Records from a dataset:
>> begin

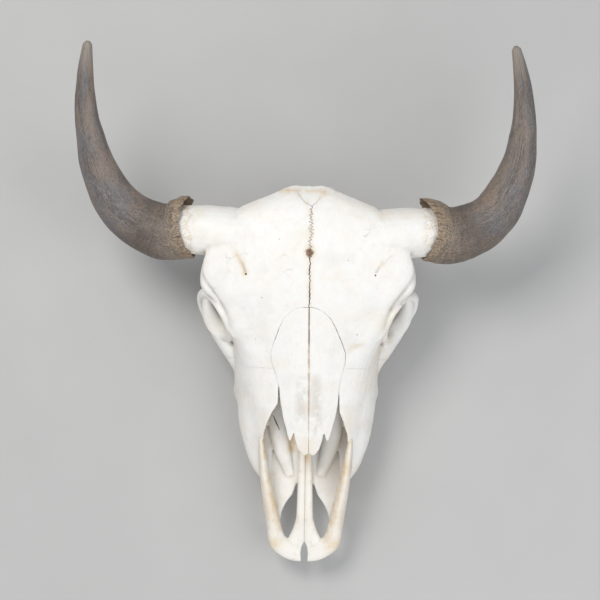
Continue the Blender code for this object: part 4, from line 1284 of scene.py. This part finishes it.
def muzzle_stains(stains_and_shade, points, out, soft, fine):
    """The arms are tan, most on their inner edges, and there is a tan spot where the rods begin."""
    x, y, _ = points.T
    wide = np.abs(x)
    arm = between(wide, 0.018, 0.030)
    inner_edge = np.clip(-np.sign(x) * out[:, 0] * 1.6, 0, 1)
    tan = 0.09 + arm * 0.62 * (1 - between(-y, 0.305, 0.345)) * between(soft + 0.3 * fine, -1.6, 0.9)
    tan += arm * 0.35 * inner_edge * between(fine, -0.8, 0.6)
    tan += 0.60 * bell(y, -0.354, 0.010) * between(wide, 0.026, 0.044)
    tan += 0.90 * bell(y, -0.228, 0.010) * bell(x, 0.003, 0.005)
    stains_and_shade["tan"] = tan
    stains_and_shade["grey"] += 0.30 * between(wide, 0.046, 0.056) * band(-y, 0.285, 0.320, 0.340, 0.355)
    stains_and_shade["brown"] += 0.15 * between(fine, 0.5, 1.2)


def nasal_stains(stains_and_shade, points, out, soft, fine):
    """A grey patch beside the joint between the nasal bones, and brown dirt in the joint."""
    x, y, _ = points.T
    across = np.abs(x - nasal_joint(y))
    patch = band(-y, 0.085, 0.125, 0.175, 0.215) * bell(across, 0.010, 0.009)
    stains_and_shade["grey"] += 0.70 * patch * between(fine + soft, -0.9, 0.9)
    stains_and_shade["tan"] += 0.20 * between(-y, 0.165, 0.215) * bell(across, 0.0, 0.014)
    joint = bell(across, 0.0, 0.0013) * (1 - between(-y, 0.14, 0.19))
    stains_and_shade["brown"] += 0.45 * joint * between(fine, -0.9, 0.3)
    stains_and_shade["tan"] += 0.6 * joint


def nose_stains_and_shade(stains_and_shade, points, out, soft, fine):
    """The walls and floor of the nose are greyer than the face, as painted shade that takes the place of most
    of the painted shade of recesses there, with a tan patch on the left.
    """
    x, y, z = points.T
    wide = np.abs(x)
    inside = between(HEIGHT_AT(points) - z, 0.012, 0.026) * (wide < 0.060) * between(z, 0.046, 0.052)
    # Painted shade inside the nose: grey instead of most of the brown darkening of recesses.
    stains_and_shade["hollow"] *= 1 - 0.6 * inside
    stains_and_shade["grey"] += 0.40 * inside * between(soft, -0.8, 0.8)
    stains_and_shade["tan"] *= 1 - 0.8 * inside
    stains_and_shade["tan"] += 0.20 * inside * between(fine, 0.2, 1.0)
    stains_and_shade["tan"] += 0.25 * bell(wide, 0.060, 0.006) * between(-y, 0.145, 0.170)
    stains_and_shade["tan"] += 0.9 * inside * bell(x, -0.019, 0.007) * band(-y, 0.165, 0.185, 0.212, 0.226)


def forehead_stains(stains_and_shade, points, out, soft, fine):
    """Dirt in the sutures, cracks and vessel holes, the round brown spot, and a tan crown."""
    x, y, z = points.T
    wide = np.abs(x)
    depth = HEIGHT_AT(points) - z
    on_top = (depth < 0.010) & (depth > -0.006)
    flat = points * np.array((1.0, 1.0, 0.0))
    near = np.full(len(points), 1.0)
    for line in (CROWN_SUTURE, FOREHEAD_CRACK, *CROWN_BRANCHES, *SMALL_CRACKS):
        far, _ = distance_to(flat, [(px, py, 0.0) for px, py in line])
        near = np.minimum(near, far)
    stains_and_shade["brown"] += on_top * (near < 0.0040) * (wide < 0.118) * between(depth, 0.0016, 0.0030)
    tan = 0.45 * on_top * bell(near, 0.0, 0.0045) * between(fine, -0.8, 0.6)
    patch = np.hypot((x - 0.0014) / 0.0058, (y - 0.0665) / 0.0064) + 0.35 * fine
    stains_and_shade["brown"] += on_top * (1 - between(patch, 0.75, 1.05)) * 0.85
    tan += on_top * (1 - between(patch, 1.0, 2.2)) * 0.4
    crown = bell(y, 0.1515, 0.0035) * (wide < 0.042) * between(z, 0.150, 0.165)
    tan += 0.55 * crown * between(fine, -0.7, 0.5)
    for px, py, size in ((-0.030, 0.1515, 0.0040), (0.0217, 0.1475, 0.0050), (-0.0870, 0.0365, 0.0034)):
        tan += 0.45 * on_top * bell(np.hypot(x - px, y - py), 0.0, size)
    groove, _ = distance_to(points, VESSEL_GROOVES[0][0])
    tan += 0.5 * bell(groove, 0.0, 0.005)
    tan += 0.30 * between(wide, 0.085, 0.110) * bell(y, -0.055, 0.030) * between(soft, -0.3, 0.5)
    stains_and_shade["tan"] += tan


STAINS_AND_SHADE_OF = {
    "premaxilla": muzzle_stains,
    "nasal": nasal_stains,
    "maxilla": nose_stains_and_shade,
    "vomer": nose_stains_and_shade,
    "cranium": forehead_stains,
}


def stained_and_shaded(obj, name):
    """Marks where a bone is tan, grey, brown or rough, and how much painted shade lies in its recesses."""
    points, out = coords(obj), facings(obj)
    _, y, _ = points.T
    wide = np.abs(points[:, 0])
    down = 1 - np.clip(out[:, 2], 0, 1)
    soft = layered(points, 0.030, 3, 201)
    fine = layered(points, 0.0065, 3, 211)
    tan = 0.12 * between(soft, 0.2, 1.0) + 0.30 * between(-y, 0.20, 0.30)
    tan += 0.35 * between(wide, 0.150, 0.166) * between(fine, -0.5, 0.8) * (y > 0.04)
    tan += 0.18 * down * between(soft, -0.2, 0.8)
    grey = 0.15 * between(-soft, 0.2, 1.0)
    # The last entry is painted shade, which darkens the bone where it lies in a recess.
    stains_and_shade = {"tan": tan, "grey": grey, "brown": np.zeros(len(points)), "hollow": hollowness(obj, 10)}
    kind = name.split("_")[0]
    if kind in STAINS_AND_SHADE_OF:
        STAINS_AND_SHADE_OF[kind](stains_and_shade, points, out, soft, fine)
    for stain_and_shade_key, amount in stains_and_shade.items():
        paint(obj, stain_and_shade_key, amount)
    paint(obj, "rough", 0.8 * between(wide, 0.156, 0.166) * (y > 0.03) + 0.3 * bell(y, 0.158, 0.012))


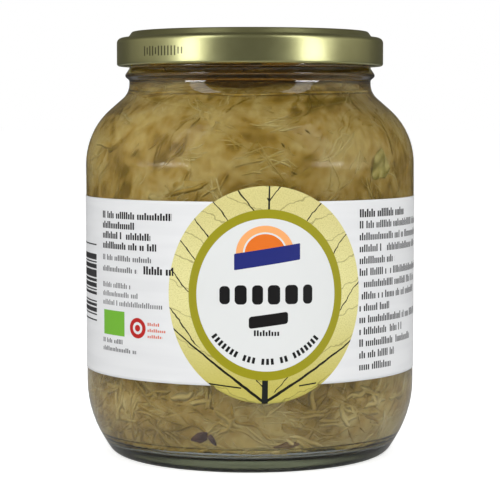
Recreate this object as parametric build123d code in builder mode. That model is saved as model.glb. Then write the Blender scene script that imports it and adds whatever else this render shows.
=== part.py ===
from build123d import *
import os
from math import cos, pi, radians, sin, tan

# A glass jar of shredded cabbage in brine. A twist-off tinplate cap closes it, and one die-cut
# paper label with an oval badge is wrapped round its body.
# Millimetres. The origin is the middle of the base, +Z is up, and the badge faces -Y.

# ---- Glass jar ----------------------------------------------------------------------------
body_diameter = 97.0
jar_height = 121.9  # up to the sealing rim
neck_diameter = 71.3
wall = 2.6
floor_height = 5.0  # top of the glass floor above the table
base_inset = 7.75  # how far the base's corner lies inside the body's side
heel_angle = 31.8  # the heel's slope, from upright
heel_radius = 32.0
base_radius = 4.6  # rounding between the heel and the bearing ring
bearing_width = 4.5
push_up = 2.0  # hollow under the base
floor_radius = 6.0  # rounding inside, between the floor and the heel
shoulder_angle = 48.8  # the shoulder's slope, from upright
shoulder_radius = 21.2
neck_radius = 5.7  # rounding between the shoulder and the neck
neck_drop = 3.64  # from the bead's root down to where the slope and the neck would meet
rim_radius = 1.0

# Transfer bead: the ring below the cap by which the hot jar is carried
bead_gap = 2.9  # below the cap's foot
bead_reach = 1.5
bead_below = 1.2
bead_above = 2.2
bead_root_radius = 0.8
bead_tip_radius = 0.9

# Interrupted thread, one short ridge for each of the cap's lugs
lug_count = 6
thread_drop = 5.3  # below the rim
thread_reach = 1.8
thread_height = 1.8
thread_arc = 46.0
thread_slope = 2.5

# ---- Twist-off cap ------------------------------------------------------------------------
sheet = 0.3
skirt_clearance = 0.25  # between the thread's crest and the rolled edge
hem_width = 1.6  # the rolled edge at the skirt's foot, across the roll
hem_height = 1.7
hem_radius = 0.7
compound = 0.3  # sealing compound between the rim and the cap's shoulder
cap_corner_radius = 1.6
ring_height = 1.8  # the raised ring above the cap's shoulder
ring_width = 1.4
ring_step = 1.3  # width of each sloping side of the ring
ring_inset = 0.85  # from the neck's outer face in to the ring's top
panel_drop = 1.5  # the middle panel below the raised ring
button_radius = 11.0
button_drop = 0.3
button_step = 1.5
press_radius = 0.7  # rounding of the pressed steps
lug_arc = 14.0
lug_clearance = 0.4  # between a lug and the neck
lug_play = 0.1  # between a lug and the ridge above it
lug_height = 1.0
lug_rise = 0.2  # from the cap's foot up to a lug

# ---- Contents -----------------------------------------------------------------------------
headspace = 5.9  # from the brine up to the rim

# ---- Label --------------------------------------------------------------------------------
paper = 0.15
label_rise = 4.2  # from the heel's end up to the band
band_height = 50.5
badge_width = 55.6  # measured along the paper
badge_height = 59.7
badge_drop = 0.25  # the badge's middle below the band's middle
badge_turn = 5.5  # the badge's middle, turned from -Y towards +X
seam_gap = 3.0  # bare glass between the label's two ends
outline_points = 24

body_r = body_diameter / 2
neck_r = neck_diameter / 2
mouth_r = neck_r - wall
base_r = body_r - base_inset
brine_level = jar_height - headspace
lean = radians(heel_angle)
slope = radians(shoulder_angle)

# Heights, from the rim down: thread, lugs, the cap's foot, the bead and the top of the shoulder
thread_z = jar_height - thread_drop
lug_fall = tan(radians(thread_slope)) * neck_r * sin(radians(lug_arc / 2))
lug_top = thread_z - thread_height / 2 - lug_fall - lug_play
foot_z = lug_top - lug_height - lug_rise
bead_z = foot_z - bead_gap
neck_z = bead_z - bead_below - neck_drop
shoulder_corner_z = neck_z - (body_r - neck_r) / tan(slope)
heel_corner_z = base_inset / tan(lean)

# The roundings at both ends of the shoulder's slope shrink together if the slope is too short.
slope_length = (body_r - neck_r) / sin(slope)
ease = min(1, 0.95 * slope_length / ((shoulder_radius + neck_radius) * tan(slope / 2)))


def side(inset):
    """Corners of the jar's side, heel to neck, this far inside the glass's outer face, each with
    its rounding."""
    corners = [
        (body_r - inset, heel_corner_z + inset * tan(lean / 2)),
        (body_r - inset, shoulder_corner_z - inset * tan(slope / 2)),
        (neck_r - inset, neck_z - inset * tan(slope / 2)),
    ]
    radii = [
        heel_radius - inset,
        ease * shoulder_radius - inset,
        ease * neck_radius + inset,
    ]
    return corners, radii


def inside():
    """Corners and roundings of the glass's inner face, from the neck down to the floor. The heel's
    rounding gives way where it would run into the floor's."""
    corners, radii = side(wall)
    floor_r = base_r + floor_height * tan(lean) - wall / cos(lean)
    heel_length = (body_r - wall - floor_r) / sin(lean)
    room = 0.98 * heel_length - floor_radius * tan((pi / 2 - lean) / 2)
    radii[0] = min(radii[0], room / tan(lean / 2))
    corners = corners[::-1] + [(floor_r, floor_height), (0, floor_height)]
    return corners, radii[::-1] + [floor_radius]


# One ridge of the thread, lying across +X: an oval bead carried part of the way round the neck,
# then tipped so that it climbs.
with BuildPart() as ridge:
    with BuildSketch(Plane.XZ):
        with Locations((neck_r, 0)):
            Ellipse(thread_reach, thread_height / 2)
    revolve(axis=Axis.Z, revolution_arc=thread_arc)
ridge_place = Location((0, 0, thread_z), (thread_slope, 0, 0))
ridge_turn = Location((0, 0, 0), (0, 0, -thread_arc / 2))
tipped_ridge = ridge.part.moved(ridge_place * ridge_turn)

# The glass: one outline from the bearing ring up the outside, over the rim and down the inside.
outer_corners, outer_radii = side(0)
inner_corners, inner_radii = inside()
bead_corners = [
    (neck_r, bead_z - bead_below),
    (neck_r + bead_reach, bead_z),
    (neck_r, bead_z + bead_above),
]
with BuildPart() as jar:
    with BuildSketch(Plane.XZ):
        with BuildLine():
            FilletPolyline(
                (base_r - bearing_width, 0),
                (base_r, 0),
                *outer_corners,
                *bead_corners,
                (neck_r, jar_height),
                (mouth_r, jar_height),
                *inner_corners,
                radius=[
                    base_radius,
                    *outer_radii,
                    bead_root_radius,
                    bead_tip_radius,
                    bead_root_radius,
                    rim_radius,
                    rim_radius,
                    *inner_radii,
                ],
            )
            Line((0, floor_height), (0, push_up))
            TangentArc((0, push_up), (base_r - bearing_width, 0), tangent=(1, 0))
        make_face()
    revolve(axis=Axis.Z)
    with PolarLocations(0, lug_count):
        add(tipped_ridge)
jar.part.label = "jar"

# The contents fill the glass from its floor to the brine's level, wall to wall.
with BuildPart() as sauerkraut:
    with BuildSketch(Plane.XZ):
        with BuildLine():
            FilletPolyline((mouth_r, brine_level), *inner_corners, radius=inner_radii)
            Polyline((0, floor_height), (0, brine_level), (mouth_r, brine_level))
        make_face()
    revolve(axis=Axis.Z)
sauerkraut.part.label = "sauerkraut"

# The cap: one pressed sheet, its foot rolled inwards, with lugs pressed in under the thread.
shoulder_z = jar_height + compound + sheet
skirt_r = neck_r + thread_reach + skirt_clearance + hem_width
ring_r = neck_r - ring_inset
ring_z = shoulder_z + ring_height
panel_z = ring_z - panel_drop
panel_r = ring_r - ring_width - ring_step

with BuildPart() as lug:
    with BuildSketch(Plane.XZ):
        with Locations((neck_r + lug_clearance, foot_z + lug_rise)):
            Rectangle(
                thread_reach + skirt_clearance - lug_clearance + sheet / 2,
                lug_height,
                align=(Align.MIN, Align.MIN),
            )
    revolve(axis=Axis.Z, revolution_arc=lug_arc)
centred_lug = lug.part.moved(Location((0, 0, 0), (0, 0, -lug_arc / 2)))

with BuildPart() as lid:
    with BuildSketch(Plane.XZ):
        with BuildLine():
            FilletPolyline(
                (0, panel_z - button_drop),
                (button_radius - button_step, panel_z - button_drop),
                (button_radius, panel_z),
                (panel_r, panel_z),
                (panel_r + ring_step, ring_z),
                (ring_r, ring_z),
                (ring_r + ring_step, shoulder_z),
                (skirt_r, shoulder_z),
                (skirt_r, foot_z),
                (skirt_r - hem_width, foot_z),
                (skirt_r - hem_width, foot_z + hem_height),
                radius=[
                    press_radius,
                    press_radius,
                    press_radius,
                    press_radius,
                    press_radius,
                    press_radius,
                    cap_corner_radius,
                    hem_radius,
                    hem_radius,
                ],
            )
            offset(amount=sheet, side=Side.RIGHT)
        make_face()
    revolve(axis=Axis.Z)
    with BuildSketch(Plane.XZ):
        with BuildLine():
            Polyline(
                (ring_r - ring_width, jar_height),
                (neck_r, jar_height),
                (neck_r, shoulder_z - sheet / 2),
                (ring_r + ring_step, shoulder_z - sheet / 2),
                (ring_r, ring_z - sheet / 2),
                (ring_r - ring_width, ring_z - sheet / 2),
                close=True,
            )
        make_face()
    revolve(axis=Axis.Z)
    with PolarLocations(0, lug_count):
        add(centred_lug)
lid.part.label = "lid"

# The label's die: the band and the badge, less the gap between the label's two ends.
# The badge is an oval on flat paper, so seen square on it is narrowed by the body's curve.
heel_end = heel_corner_z + heel_radius * tan(lean / 2)
band_bottom = heel_end + label_rise
badge_centre = band_bottom + band_height / 2 - badge_drop
badge_way = radians(badge_turn)
badge_plane = Plane(
    origin=(0, 0, badge_centre),
    x_dir=(cos(badge_way), sin(badge_way), 0),
    z_dir=(sin(badge_way), -cos(badge_way), 0),
)
seam_plane = Plane(
    origin=(0, 0, badge_centre),
    x_dir=(-cos(badge_way), -sin(badge_way), 0),
    z_dir=(-sin(badge_way), cos(badge_way), 0),
)
turns = [2 * pi * i / outline_points for i in range(outline_points)]
outline = [
    (body_r * sin(badge_width / 2 * cos(t) / body_r), badge_height / 2 * sin(t)) for t in turns
]
with BuildPart() as die:
    with Locations((0, 0, band_bottom)):
        Cylinder(body_diameter, band_height, align=(Align.CENTER, Align.CENTER, Align.MIN))
    with BuildSketch(badge_plane):
        with BuildLine():
            Spline(outline, periodic=True)
        make_face()
    extrude(amount=body_diameter)
    with BuildSketch(seam_plane):
        Rectangle(seam_gap, 2 * band_height)
    extrude(amount=2 * body_diameter, mode=Mode.SUBTRACT)

# The label: a skin of paper on the jar's side, cut to the die.
with BuildPart() as label:
    with BuildSketch(Plane.XZ):
        for inset, mode in ((-paper, Mode.ADD), (0, Mode.SUBTRACT)):
            skin_corners, skin_radii = side(inset)
            with BuildLine():
                FilletPolyline(
                    (base_r - inset / cos(lean), 0),
                    *skin_corners,
                    (neck_r - inset, bead_z),
                    radius=skin_radii,
                )
                Polyline(
                    (neck_r - inset, bead_z),
                    (0, bead_z),
                    (0, 0),
                    (base_r - inset / cos(lean), 0),
                )
            make_face(mode=mode)
    revolve(axis=Axis.Z)
    add(die.part, mode=Mode.INTERSECT)
label.part.label = "label"

os.makedirs("parts", exist_ok=True)
export_step(jar.part, "parts/jar.step")
export_step(sauerkraut.part, "parts/sauerkraut.step")
export_step(lid.part, "parts/lid.step")
export_step(label.part, "parts/label.step")
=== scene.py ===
import math
import bpy
import numpy as np
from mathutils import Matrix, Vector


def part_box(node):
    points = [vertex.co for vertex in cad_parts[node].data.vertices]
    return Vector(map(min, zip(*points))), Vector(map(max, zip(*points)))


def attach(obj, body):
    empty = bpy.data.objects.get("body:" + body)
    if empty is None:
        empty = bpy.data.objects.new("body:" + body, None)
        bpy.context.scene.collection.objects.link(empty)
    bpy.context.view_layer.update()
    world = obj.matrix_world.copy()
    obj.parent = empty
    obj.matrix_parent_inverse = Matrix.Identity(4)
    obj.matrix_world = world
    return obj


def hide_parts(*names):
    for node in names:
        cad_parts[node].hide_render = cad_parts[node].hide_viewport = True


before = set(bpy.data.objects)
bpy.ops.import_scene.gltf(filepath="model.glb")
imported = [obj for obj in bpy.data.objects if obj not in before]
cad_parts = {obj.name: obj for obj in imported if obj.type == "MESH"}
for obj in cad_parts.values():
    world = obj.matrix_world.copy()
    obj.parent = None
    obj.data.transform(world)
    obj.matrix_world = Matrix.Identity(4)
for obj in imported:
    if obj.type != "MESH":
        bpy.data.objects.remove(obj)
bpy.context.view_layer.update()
mm = 0.001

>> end

Give back, word for word, each line from the one containing "make_face(mode=mode)" down to the one containing "if empty is", including those two lines.

            make_face(mode=mode)
    revolve(axis=Axis.Z)
    add(die.part, mode=Mode.INTERSECT)
label.part.label = "label"

os.makedirs("parts", exist_ok=True)
export_step(jar.part, "parts/jar.step")
export_step(sauerkraut.part, "parts/sauerkraut.step")
export_step(lid.part, "parts/lid.step")
export_step(label.part, "parts/label.step")
=== scene.py ===
import math
import bpy
import numpy as np
from mathutils import Matrix, Vector


def part_box(node):
    points = [vertex.co for vertex in cad_parts[node].data.vertices]
    return Vector(map(min, zip(*points))), Vector(map(max, zip(*points)))


def attach(obj, body):
    empty = bpy.data.objects.get("body:" + body)
    if empty is None:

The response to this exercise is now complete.